Elasticsearch is slow
Solution/workaround: Start with diagnostics using the Kibana monitoring dashboard. Then, check the QoS of your LogStorage custom resource to see if it is causing throttling (or via the Kubernetes node itself). If the shard count is high, close old shards. Also, another option is to increase the Elasticsearch CPU and memory.
Elasticsearch crashes during booting
Solution/workaround: Disk provisioners can have issues where the disk does not allow write requests by the Elasticsearch user. Check the logs of the init containers.

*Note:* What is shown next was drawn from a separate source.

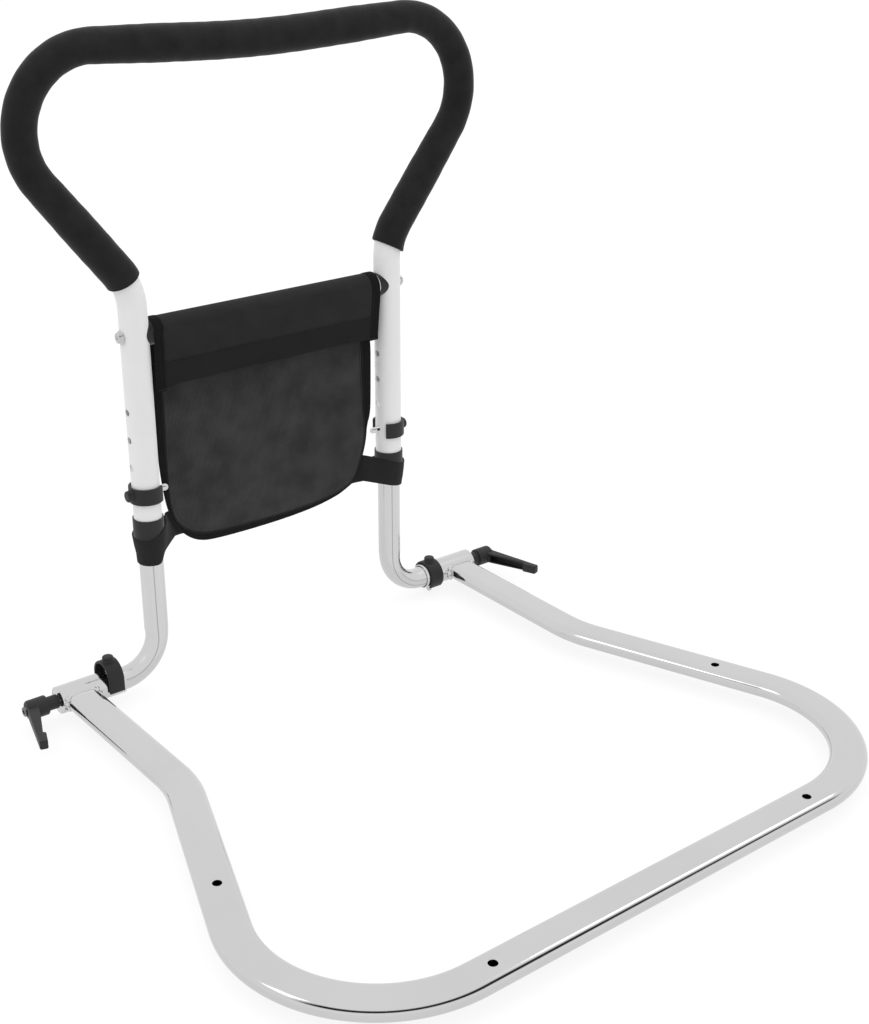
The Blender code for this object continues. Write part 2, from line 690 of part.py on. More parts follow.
def build_pouch(handle):
    """The back cloth with its flap, the binding round its sides and bottom, and the mesh pocket."""
    outline = pouch_outline()
    wrap_r = CROSSBAR_R + SEAT_GAP + CLOTH / 2
    wrap = [point + Vector((0, CROSSBAR_HEIGHT)) for point in arc(wrap_r, -POUCH_LEAN, math.pi, WRAP_STEPS)]
    drop = (wrap[0].x - POUCH_BACK_Y) / math.tan(POUCH_LEAN)
    back = [Vector((POUCH_BACK_Y, 0)), Vector((POUCH_BACK_Y, wrap[0].y - drop))]
    path = back + wrap + [Vector((-wrap_r, CROSSBAR_HEIGHT - FLAP_DROP))]
    ribbon = poly_curve("pouch_back", [path], cyclic=False)
    ribbon.data.dimensions = "2D"
    ribbon.data.extrude = POUCH_HALF + PAST
    cloth = from_curve(ribbon)
    thicken = cloth.modifiers.new("cloth", "SOLIDIFY")
    thicken.thickness = CLOTH
    thicken.offset = 0
    thicken.use_even_offset = True
    blank = plate("pouch_blank", [rounded(outline)], 8 * CROSSBAR_R)
    helper(blank, handle, FRONT_OUTLINE)
    combine(cloth, blank, "INTERSECT")
    finish_piece(cloth, handle, BLACK_CLOTH, UPRIGHT_OUTLINE)

    pocket_top = CROSSBAR_HEIGHT - POCKET_DROP
    pocket_outer = lowered_top(outline, pocket_top)
    pocket_inner = lowered_top(inset(pocket_outer, BINDING_WIDTH), pocket_top)
    mesh_outline = lowered_top(inset(pocket_outer, BINDING_WIDTH + SEAT_GAP), pocket_top)
    back_face = POUCH_BACK_Y - CLOTH / 2 - SEAT_GAP
    front_face = POUCH_BACK_Y - CLOTH / 2 - POCKET_DEPTH - MESH_CLOTH
    depth = back_face - front_face
    binding = plate("pouch_binding", [rounded(pocket_outer) + rounded(pocket_inner)[::-1]], depth)
    middle = (back_face + front_face) / 2
    finish_piece(binding, handle, BINDING_BLACK, Matrix.Translation((0, middle, 0)) @ FRONT_OUTLINE)
    mesh = plate("pouch_mesh", [rounded(mesh_outline)], MESH_CLOTH)
    at_front = Matrix.Translation((0, front_face + MESH_CLOTH / 2, 0))
    finish_piece(mesh, handle, MESH_GREY, at_front @ FRONT_OUTLINE)


def build_straps(handle):
    """Webbing loops round the legs, joined behind the pouch."""
    inner_r = HANDLE_R + SEAT_GAP + COLLAR_WALL + STRAP_GAP
    outer_r = inner_r + STRAP_THICKNESS
    tail_y = POUCH_BACK_Y + CLOTH / 2 + SEAT_GAP + STRAP_THICKNESS / 2
    for label, side in SIDES.items():
        join_point = Vector((-side * STRAP_JOIN_IN, tail_y))
        spread = math.acos(outer_r / join_point.length)
        towards = math.atan2(join_point.y, join_point.x)
        loop = [join_point] + arc(outer_r, towards + spread, towards - spread + 2 * math.pi, TURN_STEPS)
        opening = [point * (inner_r / outer_r) for point in loop]
        strap = plate(f"strap_{label}", [loop, opening], STRAP_WIDTH)
        tail = box(f"strap_tail_{label}", (STRAP_TAIL, STRAP_THICKNESS, STRAP_WIDTH))
        middle = LEG_X - STRAP_JOIN_IN - STRAP_TAIL / 2 + STRAP_TAIL_OVERLAP
        height = HANDLE_BOTTOM - STRAP_BELOW_BOTTOM[label]
        join(strap, tail, handle, Matrix.Translation((side * middle, tail_y, height)))
        finish_piece(strap, handle, BLACK_CLOTH, Matrix.Translation((side * LEG_X, 0, height)))


def clip_outline(wrap, arm):
    """A band round the tube, open on the side away from the boss: an arc with a straight arm at each end."""
    half = wrap / 2
    inner_r = HANDLE_R + CLIP_GAP

    def band(radius):
        points = arc(radius, -half, half, TURN_STEPS)
        reach = Vector((-math.sin(half), math.cos(half))) * arm
        return [points[0] + Vector((reach.x, -reach.y)), *points, points[-1] + reach]

    return band(CLIP_OUTER_R) + band(inner_r)[::-1]


def build_snap_pin(kind, label, parent, reach, wrap=CLIP_WRAP, arm=0.0):
    """A steel pin across a tube, with a plastic clip that snaps round it; the pin pulls out along X."""
    clip = plate(f"{kind}_clip_{label}", [clip_outline(wrap, arm)], CLIP_WIDTH)
    boss_end = CLIP_OUTER_R + BOSS_HEIGHT
    boss_start = CLIP_OUTER_R - CLIP_THICKNESS / 2
    boss = cylinder(f"{clip.name}_boss", BOSS_D / 2, boss_end - boss_start, 2 * HOLE_STEPS)
    join(clip, boss, parent, Matrix.Translation(((boss_end + boss_start) / 2, 0, 0)) @ outwards(1))
    pin_end = boss_end - BOSS_ROOF
    hole = cylinder(f"{clip.name}_hole", PIN_HOLE_R, pin_end + SEAT_GAP, HOLE_STEPS)
    cut(clip, hole, parent, Matrix.Translation(((pin_end + SEAT_GAP) / 2, 0, 0)) @ outwards(1))
    finish_piece(clip, parent, BLACK_PLASTIC)
    tip = -HANDLE_R - reach
    nose = [point + Vector((0, tip + PIN_D / 2)) for point in arc(PIN_D / 2, 0, -math.pi / 2, NOSE_STEPS)]
    profile = [Vector((0, pin_end)), Vector((PIN_D / 2, pin_end)), *nose[:-1], Vector((0, tip))]
    pin = turned(f"{kind}_pin_{label}", profile, steps=HOLE_STEPS)
    finish_piece(pin, parent, STEEL, outwards(1))


def tapered_bar(name, root, tip, start, end):
    """A bar along -Y between two distances, from the root's to the tip's width and height."""
    bm = bmesh.new()
    bmesh.ops.create_cube(bm, size=2)
    for vert in bm.verts:
        far = vert.co.y < 0
        distance = end if far else start
        share = distance / LEVER_ARM
        width, height = (r + (t - r) * share for r, t in zip(root, tip))
        vert.co = (vert.co.x * width / 2, -distance, vert.co.z * height / 2)
    return mesh_object(name, bm)


def build_clamp(label, side, stud_axis, lever_axis):
    """A clamping lever: its threaded stud, the lever that lifts off it, its screw and its spring."""
    name = f"clamp_lever_{label}"
    insert_end = SEAT_GAP + INSERT_LENGTH
    neck_start = NECK_STANDOFF
    hub_start = neck_start + NECK_LENGTH
    hub_end = hub_start + HUB_LENGTH
    shoulder_start = insert_end + SEAT_GAP
    shoulder_end = shoulder_start + SHOULDER_THICKNESS
    head_end = hub_end + CLAMP_HEAD_PROUD
    head_start = head_end - CLAMP_HEAD_HEIGHT
    screw_hole = CLAMP_SCREW_D / 2 + SEAT_GAP
    thread_start = insert_end - THREAD_DEPTH
    stud_end = -(SLEEVE_END - LEG_END) - STUD_IN_PLUG

    stud = turned(
        f"clamp_stud_{label}",
        [
            (0, thread_start),
            (screw_hole, thread_start),
            (screw_hole, insert_end),
            (INSERT_D / 2, insert_end),
            (INSERT_D / 2, SEAT_GAP),
            (STUD_D / 2, SEAT_GAP),
            (STUD_D / 2, stud_end),
            (0, stud_end),
        ],
    )
    finish_piece(stud, stud_axis, STEEL, outwards(side))

    shank_end = thread_start + SEAT_GAP
    screw_name = f"clamp_screw_{label}"
    screw = socket_screw(screw_name, CLAMP_SCREW_D / 2, shank_end, CLAMP_HEAD_D / 2, head_start, head_end)
    socket = hexagon(screw_name + "_socket", SOCKET_ACROSS, 2 * SOCKET_DEPTH)
    cut(screw, socket, stud_axis, outwards(side) @ Matrix.Translation((0, 0, head_end)))
    finish_piece(screw, stud_axis, STEEL, outwards(side))

    spring_start = shoulder_end + SEAT_GAP + SPRING_WIRE / 2
    spring_end = head_start - SEAT_GAP - SPRING_WIRE / 2
    count = SPRING_TURNS * COIL_POINTS
    coil = [
        (
            SPRING_R * math.cos(2 * math.pi * i / COIL_POINTS),
            SPRING_R * math.sin(2 * math.pi * i / COIL_POINTS),
            spring_start + (spring_end - spring_start) * i / count,
        )
        for i in range(count + 1)
    ]
    spring = round_rod(f"clamp_spring_{label}", coil, SPRING_WIRE / 2, WIRE_RESOLUTION)
    finish_piece(spring, lever_axis, STEEL, outwards(side))

    lever = turned(
        name,
        [
            (0, hub_end),
            (HUB_D / 2, hub_end),
            (HUB_D / 2, hub_start),
            (NECK_D / 2, hub_start),
            (NECK_D / 2, neck_start),
            (0, neck_start),
        ],
    )
    root_x = (hub_start + hub_end) / 2 + ARM_OFFSET
    tilted = Matrix.Translation((side * root_x, 0, 0)) @ Matrix.Rotation(side * LEVER_TILT, 4, "Z")
    arm = tapered_bar(name + "_arm", LEVER_ROOT, LEVER_TIP, 0, LEVER_ARM)
    rounding = arm.modifiers.new("edges", "BEVEL")
    rounding.width = LEVER_EDGE
    rounding.segments = 2
    join(lever, arm, lever_axis, tilted)
    root = [size - 2 * LEVER_RIM for size in LEVER_ROOT]
    tip = [size - 2 * LEVER_RIM for size in LEVER_TIP]
    recess = tapered_bar(name + "_recess", root, tip, HUB_D / 2 + LEVER_RIM, LEVER_ARM - LEVER_TIP_BLOCK)
    inner_face = -side * (LEVER_RECESS + LEVER_RIM)
    cut(lever, recess, lever_axis, tilted @ Matrix.Translation((inner_face, 0, 0)))
    insert_room = INSERT_D / 2 + SEAT_GAP
    chamber = CLAMP_HEAD_D / 2 + SLIDE_GAP
    bore = turned(
        name + "_bore",
        [
            (0, hub_end + PAST),
            (chamber, hub_end + PAST),
            (chamber, shoulder_end),
            (screw_hole, shoulder_end),
            (screw_hole, shoulder_start),
            (insert_room, shoulder_start),
            (insert_room, neck_start - PAST),
            (0, neck_start - PAST),
        ],
    )
    cut(lever, bore, lever_axis, outwards(side))
    finish_piece(lever, lever_axis, BLACK_LEVER, outwards(side))


def build():
    """The whole handle, hung on one empty for each joint."""
    origin = Vector((0, AXIS_Y, AXIS_Z))
    base = empty("base_axis", origin)
    uprights = empty("fold_axis", origin)
    handle = empty("height_axis", origin)
    build_base(base)
    build_legs(uprights)
    build_bow(handle)
    build_collars(handle)
    build_crossbar(handle)
    build_pouch(handle)
    build_straps(handle)
    upwards = Matrix.Rotation(-math.pi / 2, 4, "Y")
    raised_arm = (CLIP_WRAP - math.pi) / 2 * (CLIP_OUTER_R - CLIP_THICKNESS / 2)
    for label, side in SIDES.items():
        place = origin + Vector((side * LEG_X, 0, PIN_HEIGHT))
        turn = Matrix.Rotation(0 if side > 0 else math.pi, 4, "Z")
        build_snap_pin("height", label, empty(f"height_pin_axis_{label}", place, turn), HEIGHT_PIN_REACH)
        raised = side < 0
        place = origin + Vector((side * SLEEVE_PIN_X, 0, LEFT_PIN_RAISED if raised else 0))
        pin_axis = empty(f"sleeve_pin_axis_{label}", place, upwards)
        shape = {"wrap": math.pi, "arm": raised_arm} if raised else {}
        build_snap_pin("sleeve", label, pin_axis, SLEEVE_PIN_REACH, **shape)
        place = origin + Vector((side * SLEEVE_END, 0, 0))
        stud_axis = empty(f"clamp_turn_axis_{label}", place)
        lever_axis = empty(f"clamp_lift_axis_{label}", place)
        build_clamp(label, side, stud_axis, lever_axis)


build()
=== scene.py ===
"""Bed assist handle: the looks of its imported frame, piece by piece, in the order it is put together.

Lengths are in metres. Places are given from the middle of the fold axis, about which the legs turn in their
sleeves: X runs along that axis, Y away from the loop, and Z upwards. Left is -X.
"""

import json
import math

import bmesh
import bpy
import numpy as np
from mathutils import Matrix, Vector

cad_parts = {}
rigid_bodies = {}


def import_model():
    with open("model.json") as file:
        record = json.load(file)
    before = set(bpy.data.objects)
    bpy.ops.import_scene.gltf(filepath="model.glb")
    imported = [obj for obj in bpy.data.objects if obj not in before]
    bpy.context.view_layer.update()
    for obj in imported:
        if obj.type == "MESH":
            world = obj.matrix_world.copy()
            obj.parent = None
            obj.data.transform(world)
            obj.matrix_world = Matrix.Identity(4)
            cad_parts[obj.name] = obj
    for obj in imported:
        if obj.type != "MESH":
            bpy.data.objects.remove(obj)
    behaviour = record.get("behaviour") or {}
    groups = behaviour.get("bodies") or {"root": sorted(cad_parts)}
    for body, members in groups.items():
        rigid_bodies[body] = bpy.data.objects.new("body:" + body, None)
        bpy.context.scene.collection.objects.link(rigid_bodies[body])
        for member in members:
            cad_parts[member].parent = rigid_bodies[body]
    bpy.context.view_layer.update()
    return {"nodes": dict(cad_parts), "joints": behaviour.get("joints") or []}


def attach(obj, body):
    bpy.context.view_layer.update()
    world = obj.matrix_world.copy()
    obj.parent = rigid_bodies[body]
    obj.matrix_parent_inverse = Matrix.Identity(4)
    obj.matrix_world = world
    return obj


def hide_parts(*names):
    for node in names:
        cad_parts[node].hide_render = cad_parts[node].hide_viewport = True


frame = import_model()
fold = next(joint for joint in frame["joints"] if joint["name"] == "uprights_fold")
AXIS = np.array(fold["pos_m"], float)
SIDES = {"left": -1, "right": 1}

# The photograph's view: the camera stands in front of the loop and to the left of the handle, a little above
# the grip, and looks down across the whole thing. Its lens is given by its focal length in pixels.
CAMERA_PLACE = (-0.75258, -0.93880, 0.76261)
LOOKS_DOWN, HEADING, ROLL = 0.41524, -0.66747, 0.00255
FOCAL_PIXELS, PHOTO_HEIGHT, FILM_HEIGHT = 1610.23, 1024, 36

lens = bpy.data.cameras.new("camera")
lens.sensor_fit = "VERTICAL"
lens.sensor_height = FILM_HEIGHT
lens.lens = FILM_HEIGHT * FOCAL_PIXELS / PHOTO_HEIGHT
lens.clip_end = 60
camera = bpy.data.objects.new("camera", lens)
camera.matrix_world = (
    Matrix.Translation(CAMERA_PLACE)
    @ Matrix.Rotation(HEADING, 4, "Z")
    @ Matrix.Rotation(math.pi / 2 - LOOKS_DOWN, 4, "X")
    @ Matrix.Rotation(ROLL, 4, "Z")
)
bpy.context.collection.objects.link(camera)
bpy.context.scene.camera = camera

# The studio is a white tent over a pale floor, lit more from above and open only towards the photographer.
# The dark room behind that opening draws the thin lines along the chrome; two softboxes light it.
FLOOR_HALF = 14
FLOOR_GREY, FLOOR_GLOW = 0.13, 0.84
TENT_MIRRORED, TENT_MIRRORED_TWICE, ROOM_MIRRORED = 1.1, 1.9, 0.03
TENT_LOW, TENT_HIGH = 0.72, 1.95
TO_ROOM = (-0.242, -0.970, 0)
ROOM_FROM, ROOM_TO, ROOM_SIDE = (0.44, 0.52), (0.84, 0.72), (0.10, 0.32)
SOFTBOX_SIZE, SOFTBOX_POWER = 0.9, 4.5
SOFTBOXES = {"right_light": (1.84, -0.16, 2.36), "left_light": (-1.94, 0.52, 2.23)}
SOFTBOXES_FACE = (0, 0, 0.2)
WHITE_LIGHT = (1, 1, 1, 1)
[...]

Kibana dashboard is missing
Solution/workaround: Verify that the intrusion detection job is running, or try removing and reapplying:
kubectl get intrusiondetections -o yaml > intrusiondetection.yaml
kubectl delete -f intrusiondetection.yaml
intrusiondetection.operator.tigera.io "tigera-secure" deleted
kubectl apply -f intrusiondetection.yaml
intrusiondetection.operator.tigera.io/tigera-secure created
Elastic Operator OOM killed
Solution/workaround: Increase the memory requests/limits for the Elastic Operator in the LogStorage Custom Resource.
kubectl edit logstorage tigera-secure
Find the ECKOperator
Component Resource in the spec
section. Increase the limits and requests memory amounts as needed. Verify that the pod has restarted with the new settings:
kubectl describe pod elastic-operator -n tigera-eck-operator
Check the Container.Limits
and Container.Requests
fields to confirm the values have propagated correctly.